A fertile environment

The slew of issuances in the GCC comes on the back of a raft of measures that are being implemented by stock markets in the region, taking advantage of the international attention amid a dearth of IPOs elsewhere.

“Shareholders of companies in the GCC region are increasingly seeing IPOs as a favoured route to raise capital or achieve an exit at attractive valuations encouraged by the rise in international and regional investors allocating more capital for investment in GCC stock markets,” adds Anwar.

Tadawul Group, the ADX and the Dubai Financial Market have made comprehensive regulatory changes to bring their markets in line with international standards, such as loosening foreign-ownership requirements.

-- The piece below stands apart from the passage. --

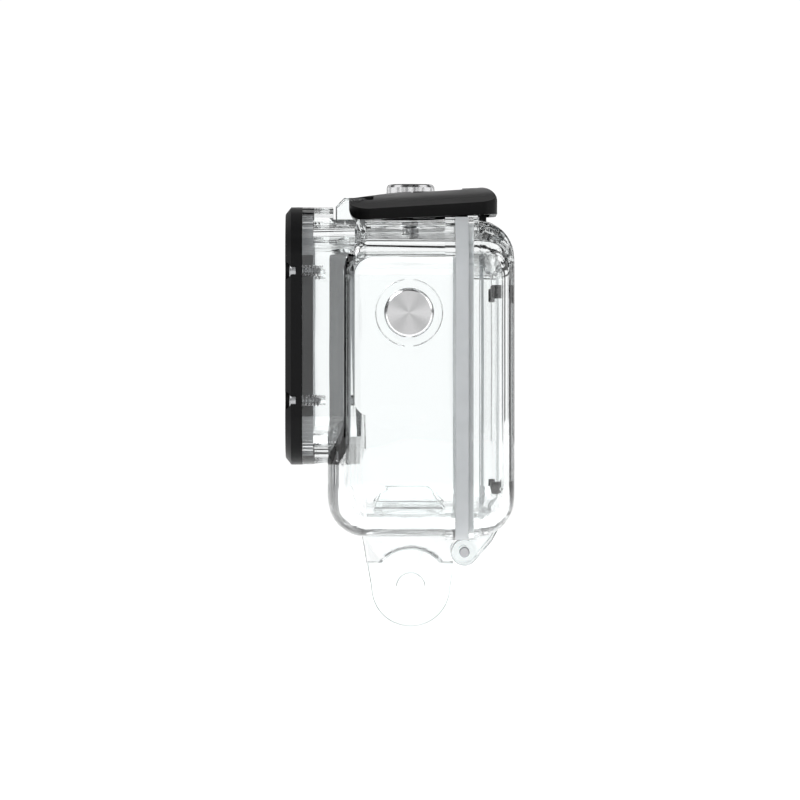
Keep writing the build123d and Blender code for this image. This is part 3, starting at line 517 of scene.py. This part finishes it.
def spun(profile, steps):
    """A closed mesh from (radius, height) points that start and end on the axis."""
    soup = bmesh.new()
    rings = []
    for radius, height in profile:
        turns = steps if radius > 0 else 1
        angles = [2 * pi * k / steps for k in range(turns)]
        rings.append([soup.verts.new((radius * cos(a), radius * sin(a), height)) for a in angles])
    for lower, upper in zip(rings, rings[1:]):
        for k in range(steps):
            corners = [lower[k % len(lower)], lower[(k + 1) % len(lower)]]
            corners += [upper[(k + 1) % len(upper)], upper[k % len(upper)]]
            soup.faces.new(list(dict.fromkeys(corners)))
    bmesh.ops.recalc_face_normals(soup, faces=soup.faces)
    mesh = bpy.data.meshes.new("spun")
    soup.to_mesh(mesh)
    soup.free()
    mesh.shade_smooth()
    mesh.set_sharp_from_angle(angle=TURNED_EDGE)
    return mesh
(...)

Abu Dhabi launched a $1.4bn IPO fund in October 2021 to incentivise private companies to list on the ADX. The IPO fund will be reportedly overseen by the Supreme Council for Financial and Economic Affairs, managed by the Abu Dhabi Department of Economic Development and it will invest in five to ten private companies per year.

The changes have resulted in a flurry of IPOs, and the increase in investor attention is such that new asset managers have been heading to the Arabian Gulf region in search of deals.

Major GCC stock exchanges remained active with listing momentum in 2023, but the number of IPOs in the region declined marginally to 46 issuances in 2023 from 48 issuances in 2022. Going forward, industry experts say IPOs will need lower interest rates to substantially increase the number of deals.